D’abord, parce que l’effet sur l’emploi de ces politiques de contraction budgétaire est déjà dramatique : 5 millions d’inscrits au pôle emploi, 1,9 millions de demandeurs d’emploi inscrits depuis plus d’un an. Et un taux de chômage qui devrait atteindre 11,2 % en fin d’année.

Aussi, parce qu’en faisant s’effondrer l’activité, ces politiques d’austérité sont contreproductives du point de vue même de la réduction des déficits. En janvier et février de cette année, le déficit aura été supérieur aux deux premiers mois de l’année dernière, tant les bases fiscales se sont effondrées.
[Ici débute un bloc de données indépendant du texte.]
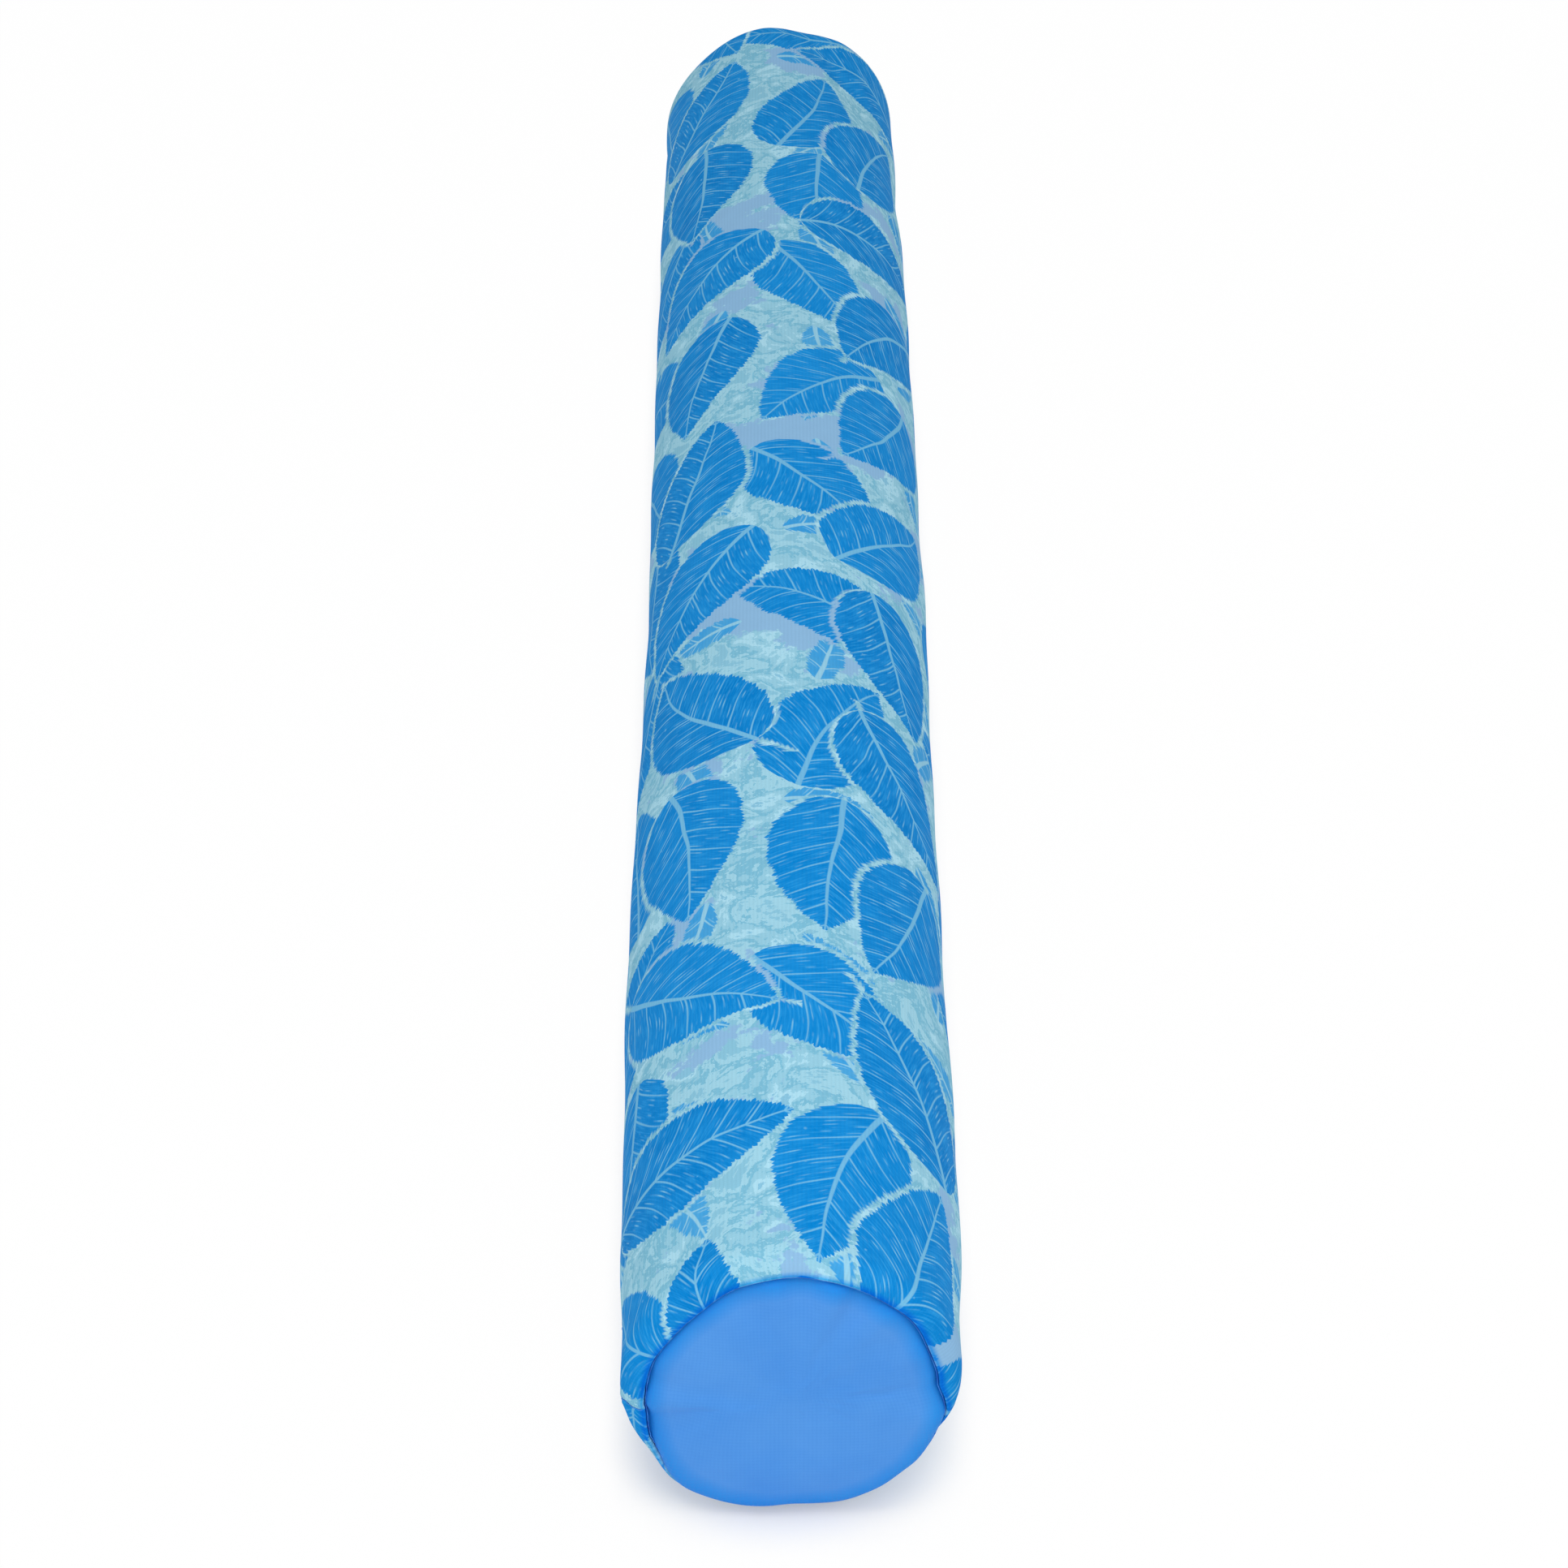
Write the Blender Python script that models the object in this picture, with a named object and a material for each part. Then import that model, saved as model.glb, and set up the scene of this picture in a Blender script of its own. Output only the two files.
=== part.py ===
"""A thick pool noodle: a foam bar in a sewn cloth cover, lying along Y on its flattened underside.

Metres, +Z up. The origin is on the floor under the middle of the noodle, and the front end faces -Y. Every
layer is a profile turned round the noodle's axis, and all layers share one set of angles, so that the gaps
between them stay even.
"""

import math

import bmesh
import bpy
from mathutils import Vector

# Overall sizes

DIAMETER = 0.140
LENGTH = 1.118
REST_SAG = 0.0018
BORE_DIAMETER = 0.025

# Cloth and sewing

CLOTH = 0.0008
LAYER_GAP = 0.0003
SEAM_ALLOWANCE = 0.010
THREAD_DIAMETER = 0.0004
SEAM_GROOVE_WIDTH = 0.0024
SEAM_ANGLE = math.radians(190)

# Each end: the round edge that the sleeve rolls over, how far it turns before its seam, how much the tube
# draws in and over what length, and how far the panel's middle bulges out past its seam

FRONT_EDGE_RADIUS = 0.009
FRONT_TURN = math.radians(78)
FRONT_DRAW_IN = 0.0012
FRONT_DRAW_LENGTH = 0.090
FRONT_CROWN = 0.0055

REAR_EDGE_RADIUS = 0.013
REAR_TURN = math.radians(55)
REAR_DRAW_IN = 0.0024
REAR_DRAW_LENGTH = 0.120
REAR_CROWN = 0.0065

# Counts and shares

SECTION_SIDES = 32
THREAD_SIDES = 6
THREAD_BEVEL_RESOLUTION = 1
EDGE_SHARES = (0, 1 / 3, 2 / 3, 1)
CROWN_SHARES = (0.35, 0.65, 0.86)
CROWN_POWER = 3
GROOVE_FADE_SHARES = (0.45, 0.8)

# Worked out from the sizes above. A depth is measured inwards from the cover's outer face.

RADIUS = DIAMETER / 2
AXIS_HEIGHT = RADIUS - REST_SAG
THREAD_RADIUS = THREAD_DIAMETER / 2
GROOVE_DEPTH = LAYER_GAP + THREAD_DIAMETER
FOLD_TOP_DEPTH = CLOTH + LAYER_GAP
FOLD_UNDER_DEPTH = FOLD_TOP_DEPTH + CLOTH
FOLD_RADIUS = FOLD_UNDER_DEPTH / 2
PANEL_DEPTH = FOLD_UNDER_DEPTH + LAYER_GAP
PANEL_UNDER_DEPTH = PANEL_DEPTH + CLOTH
CORE_END_DEPTH = PANEL_UNDER_DEPTH + LAYER_GAP
CORE_WALL_DEPTH = CLOTH + LAYER_GAP


class End:
    """One end's profile. Its points are (inset, radius, depth): inset runs inwards from the end's outermost
    point, and radius runs out from the noodle's axis."""

    def __init__(self, edge_radius, turn, draw_in, draw_length, crown):
        self.edge_radius = edge_radius
        self.seam_tilt = math.pi / 2 - turn
        self.edge_run = edge_radius * turn
        self.draw_in = draw_in
        self.draw_length = draw_length
        self.edge_inset = crown + (edge_radius - PANEL_DEPTH) * math.cos(self.seam_tilt)
        self.edge_centre_radius = RADIUS - draw_in - edge_radius

    def at(self, run, depth):
        """The point `run` along the cover from the seam, round the edge and along the wall, and `depth` below it."""
        if run <= self.edge_run:
            angle = self.seam_tilt + run / self.edge_radius
            reach = self.edge_radius - depth
            inset = self.edge_inset - reach * math.cos(angle)
            return inset, self.edge_centre_radius + reach * math.sin(angle), depth
        along = run - self.edge_run
        draw = self.draw_in * max(0, 1 - along / self.draw_length)
        return self.edge_inset + along, RADIUS - draw - depth, depth

    def edge(self, depth):
        """The cover's edge and drawn-in wall, from the seam inwards along the noodle."""
        round_part = [self.at(share * self.edge_run, depth) for share in EDGE_SHARES]
        return round_part + [self.at(self.edge_run + self.draw_length, depth)]

    def allowance(self, depth):
        """The sewn-in edge of the cloth, from the seam outwards under the sleeve's own round edge."""
        runs = [share * self.edge_run for share in EDGE_SHARES if share * self.edge_run < SEAM_ALLOWANCE]
        return [self.at(run, depth) for run in runs + [SEAM_ALLOWANCE]]

    def face(self, depth, from_radius=0):
        """The bulging end face, from `from_radius` out to just short of the seam."""
        edge_inset, edge_radius, _ = self.at(0, depth)
        middle_inset = depth - PANEL_DEPTH
        radii = [from_radius] + [share * edge_radius for share in CROWN_SHARES if share * edge_radius > from_radius]
        fall = edge_inset - middle_inset
        return [(middle_inset + fall * (radius / edge_radius) ** CROWN_POWER, radius, depth) for radius in radii]

    def fold_tip(self):
        """The tip where the sleeve's edge turns back under itself."""
        inset, radius, depth = self.at(0, FOLD_RADIUS)
        tip_inset = inset - FOLD_RADIUS * math.sin(self.seam_tilt)
        return tip_inset, radius - FOLD_RADIUS * math.cos(self.seam_tilt), depth

    def thread_centre(self):
        """Where the seam's thread lies: in the crease, off the fold's tip and off the panel."""
        depth = PANEL_DEPTH - LAYER_GAP - THREAD_DIAMETER
        reach = FOLD_RADIUS + LAYER_GAP + THREAD_RADIUS
        inset, radius, _ = self.at(0, depth)
        return inset - reach * math.sin(self.seam_tilt), radius - reach * math.cos(self.seam_tilt)


FRONT = End(FRONT_EDGE_RADIUS, FRONT_TURN, FRONT_DRAW_IN, FRONT_DRAW_LENGTH, FRONT_CROWN)
REAR = End(REAR_EDGE_RADIUS, REAR_TURN, REAR_DRAW_IN, REAR_DRAW_LENGTH, REAR_CROWN)


def section_angles():
    """Even steps round the noodle, with the lengthwise seam's groove set in among them."""
    step = math.tau / SECTION_SIDES
    half_groove = SEAM_GROOVE_WIDTH / DIAMETER
    clear = half_groove + step / 3
    even = [i * step for i in range(SECTION_SIDES) if abs(i * step - SEAM_ANGLE) > clear]
    return sorted(even + [SEAM_ANGLE - half_groove, SEAM_ANGLE, SEAM_ANGLE + half_groove])


ANGLES = section_angles()


def groove(angle, radius):
    """How far the lengthwise seam draws a point in. It fades out over the end face."""
    if angle != SEAM_ANGLE:
        return 0
    start, stop = (share * RADIUS for share in GROOVE_FADE_SHARES)
    return GROOVE_DEPTH * min(1, max(0, (radius - start) / (stop - start)))


def place(along, radius, depth, angle):
    """A profile point turned to `angle`. The underside lies flat, each layer its own depth above the floor."""
    reach = radius - groove(angle, radius)
    height = max(AXIS_HEIGHT + reach * math.sin(angle), depth)
    return Vector((reach * math.cos(angle), along, height))


def front_points(points):
    return [(inset - LENGTH / 2, radius, depth) for inset, radius, depth in points]


def rear_points(points):
    return [(LENGTH / 2 - inset, radius, depth) for inset, radius, depth in points]


def material(name, colour, roughness):
    made = bpy.data.materials.new(name)
    made.use_nodes = True
    shader = made.node_tree.nodes["Principled BSDF"]
    shader.inputs["Base Color"].default_value = (*colour, 1)
    shader.inputs["Roughness"].default_value = roughness
    shader.inputs["Metallic"].default_value = 0
    return made


def turned(name, profile, finish, loop=True):
    """A body turned from a profile. A profile that isn't a loop starts and ends on the axis."""
    mesh = bmesh.new()
    rings = []
    for along, radius, depth in profile:
        if radius == 0:
            rings.append([mesh.verts.new(place(along, radius, depth, 0))])
        else:
            rings.append([mesh.verts.new(place(along, radius, depth, angle)) for angle in ANGLES])
    pairs = list(zip(rings, rings[1:]))
    if loop:
        pairs.append((rings[-1], rings[0]))
    for first, second in pairs:
        for i in range(len(ANGLES)):
            j = (i + 1) % len(ANGLES)
            corners = [first[i % len(first)], first[j % len(first)], second[j % len(second)], second[i % len(second)]]
            mesh.faces.new(dict.fromkeys(corners))
    bmesh.ops.recalc_face_normals(mesh, faces=mesh.faces)
    bmesh.ops.triangulate(mesh, faces=mesh.faces)
    data = bpy.data.meshes.new(name)
    mesh.to_mesh(data)
    mesh.free()
    data.shade_smooth()
    data.set_sharp_from_angle(angle=math.radians(40))
    data.materials.append(finish)
    made = bpy.data.objects.new(name, data)
    bpy.context.scene.collection.objects.link(made)
    return made


def cover_sleeve(finish):
    """The printed tube. At each end it rolls over the foam's edge to its seam and folds back under itself."""

    def end_profile(end):
        fold = [end.fold_tip()] + end.allowance(FOLD_UNDER_DEPTH) + end.allowance(FOLD_TOP_DEPTH)[:0:-1]
        slot_end = end.at(0, CLOTH + LAYER_GAP / 2)
        return end.edge(0)[::-1] + fold + [slot_end] + end.edge(CLOTH)[1:]

    profile = front_points(end_profile(FRONT)) + rear_points(end_profile(REAR))[::-1]
    return turned("cover_sleeve", profile, finish)


def end_panel(name, end, to_noodle, finish):
    """A round of plain cloth that bulges out inside its seam. Its sewn edge lies under the sleeve's fold."""
    outside = end.face(PANEL_DEPTH) + end.allowance(PANEL_DEPTH)
    inside = end.face(PANEL_UNDER_DEPTH) + end.allowance(PANEL_UNDER_DEPTH)
    return turned(name, to_noodle(outside + inside[::-1]), finish, loop=False)


def foam_core(finish):
    """The foam bar with its bore. The cover presses its ends to a bulging face with a soft rounded edge."""

    def end_profile(end):
        pressed = end.face(CORE_END_DEPTH, BORE_DIAMETER / 2) + end.allowance(CORE_END_DEPTH)
        step_run = max(SEAM_ALLOWANCE + CORE_END_DEPTH, end.edge_run)
        step = end.at(step_run, CORE_WALL_DEPTH)
        return pressed + [step, end.at(end.edge_run + end.draw_length, CORE_WALL_DEPTH)]

    profile = front_points(end_profile(FRONT)) + rear_points(end_profile(REAR))[::-1]
    return turned("foam_core", profile, finish)


def end_seam_thread(name, end, to_noodle, finish):
    """The thread that joins a panel to the sleeve, one unbroken ring in the crease."""
    inset, radius = end.thread_centre()
    turns = [i * math.tau / THREAD_SIDES for i in range(THREAD_SIDES)]
    depth = PANEL_DEPTH
    loop = [(inset + THREAD_RADIUS * math.cos(a), radius + THREAD_RADIUS * math.sin(a), depth) for a in turns]
    return turned(name, to_noodle(loop), finish)


def lengthwise_seam_thread(finish):
    """The thread that closes the sleeve, one unbroken run in the groove from end seam to end seam."""
    above = -LAYER_GAP - THREAD_RADIUS

    def end_route(end):
        return end.edge(above)

    route = front_points(end_route(FRONT)) + rear_points(end_route(REAR))[::-1]
    curve = bpy.data.curves.new("lengthwise_seam_thread", "CURVE")
    curve.dimensions = "3D"
    curve.bevel_depth = THREAD_RADIUS
    curve.bevel_resolution = THREAD_BEVEL_RESOLUTION
    curve.use_fill_caps = True
    spline = curve.splines.new("POLY")
    spline.points.add(len(route) - 1)
    for point, (along, radius, depth) in zip(spline.points, route):
        point.co = (*place(along, radius, depth, SEAM_ANGLE), 1)
    curve.materials.append(finish)
    made = bpy.data.objects.new("lengthwise_seam_thread", curve)
    bpy.context.scene.collection.objects.link(made)
    return made


def main():
    for old in list(bpy.data.objects):
        bpy.data.objects.remove(old)
    printed_cloth = material("printed_cloth", (0.08, 0.36, 0.65), 0.6)
    plain_cloth = material("plain_cloth", (0.075, 0.29, 0.76), 0.55)
    foam = material("foam", (0.82, 0.84, 0.85), 0.85)
    thread = material("thread", (0.012, 0.12, 0.42), 0.6)
    foam_core(foam)
    cover_sleeve(printed_cloth)
    end_panel("front_end_panel", FRONT, front_points, plain_cloth)
    end_panel("rear_end_panel", REAR, rear_points, plain_cloth)
    end_seam_thread("front_end_seam_thread", FRONT, front_points, thread)
    end_seam_thread("rear_end_seam_thread", REAR, rear_points, thread)
    lengthwise_seam_thread(thread)


main()
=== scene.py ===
import math

import bmesh
import bpy
import numpy as np
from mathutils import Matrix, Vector


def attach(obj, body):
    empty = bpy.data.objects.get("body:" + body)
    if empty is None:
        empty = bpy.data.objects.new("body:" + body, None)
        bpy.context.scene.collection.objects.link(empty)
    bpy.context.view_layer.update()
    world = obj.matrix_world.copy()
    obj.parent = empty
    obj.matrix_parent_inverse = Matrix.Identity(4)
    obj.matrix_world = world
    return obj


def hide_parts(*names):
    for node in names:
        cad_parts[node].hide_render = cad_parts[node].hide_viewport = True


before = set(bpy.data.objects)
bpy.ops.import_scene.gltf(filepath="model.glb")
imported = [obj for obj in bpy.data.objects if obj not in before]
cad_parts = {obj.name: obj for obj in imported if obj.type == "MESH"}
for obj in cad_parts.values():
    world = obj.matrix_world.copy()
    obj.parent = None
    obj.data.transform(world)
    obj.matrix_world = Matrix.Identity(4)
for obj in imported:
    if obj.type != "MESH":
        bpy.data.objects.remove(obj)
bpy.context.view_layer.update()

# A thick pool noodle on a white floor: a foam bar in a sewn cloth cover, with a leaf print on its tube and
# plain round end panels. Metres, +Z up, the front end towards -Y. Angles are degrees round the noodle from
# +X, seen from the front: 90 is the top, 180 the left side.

MM = 0.001

# The noodle's sizes, as in its CAD source. A depth is measured inwards from the cover's outer face.

DIAMETER = 0.140
LENGTH = 1.118
REST_SAG = 0.0018
BORE_RADIUS = 0.0125
CLOTH = 0.0008
LAYER_GAP = 0.0003
SEAM_ALLOWANCE = 0.010
SEAM_ANGLE = 190
THREAD_RADIUS = 0.0002

RADIUS = DIAMETER / 2
AXIS_HEIGHT = RADIUS - REST_SAG
GIRTH = math.pi * DIAMETER
FOLD_UNDER_DEPTH = 2 * CLOTH + LAYER_GAP
FOLD_RADIUS = FOLD_UNDER_DEPTH / 2
PANEL_DEPTH = FOLD_UNDER_DEPTH + LAYER_GAP
CORE_END_DEPTH = PANEL_DEPTH + CLOTH + LAYER_GAP
CORE_WALL_DEPTH = 2 * CLOTH
THREAD_DEPTH = PANEL_DEPTH - LAYER_GAP - 2 * THREAD_RADIUS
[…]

Ensuite, parce que ce programme de stabilité prévoit 14 milliards d’économies sur les dépenses publiques en 2014 et 60 milliards sur la mandature. Sans même que nous sachions aujourd’hui quels services publics, quels projets d’infrastructures, quelles prestations sociales seront touchées.

Enfin, et peut-être surtout, parce que la France est la seule en Europe, à pouvoir infléchir la politique européenne et qu’il est donc de sa responsabilité de faire entendre sa voix contre l’austérité généralisée. Comme le dit très bien Guillaume Duval dans son dernier éditorial d’Alternatives Economiques : « L’austérité généralisée en Europe, promue par une Allemagne en situation de leadership incontesté, est suicidaire pour la cohésion sociale européenne. La France doit tirer le signal d’alarme avant qu’il ne soit trop tard. »

Dès lors, oui, la France se doit de tirer ce signal d’alarme, pour réorienter les politiques économiques européennes, et pour mettre en œuvre de véritables réformes structurelles.

Non pas les réformes que l’on appelle habituellement structurelles, mais qui ne sont que libérales: baisse du coût du travail, flexibilisation du marché du travail, baisse des dépenses publiques. Mais des réformes structurelles sociales et écologiques.

Cela veut dire d’abord, une réelle réforme fiscale, sur la base d’une fusion de l’impôt sur le revenu et de la CSG, pour une véritable progressivité de l’impôt. Mais aussi une réforme fiscale écologique qui met en cohérence notre système fiscal avec nos objectifs environnementaux : réduction des niches fiscales anti-écologiques à commencer par le diesel et le kérosène, et mise en place d’une contribution climat énergie.

Cela veut dire ensuite une véritable politique d’investissement, pour préparer notre économie et notre industrie aux mutations écologiques qu’elle devra affronter demain. Nous le savons, il manque entre 15 et 20 milliards par an pour investir dans les transports, la rénovation thermique des bâtiments, ou encore les énergies renouvelables, un investissement salutaire pour changer de modèle, créer de l’emploi et sortir de cette crise par le haut.

Pour conclure, je voudrais redire ici que la réduction des déficits ne peut tenir lieu de politique à la France. Nous devons renouer avec les véritables objectifs de notre politique commune : l’emploi et l’environnement. Vous nous disiez toute à l’heure que l’austérité n’était pas une solution et que notre priorité doit être l’emploi. Mais malheureusement, je ne retrouve pas ces louables intentions dans votre programme de stabilité.

Alors nous vous le demandons, M. le ministre, renoncez à ces orientations, la France doit parler haut et clair en Europe, et faire cesser la course folle aux restrictions budgétaires, qui prive notre jeunesse d’un avenir.

 

Intervention lors du Débat sur le programme de stabilité 2013-2017, prononcée le 23 Avril 2013.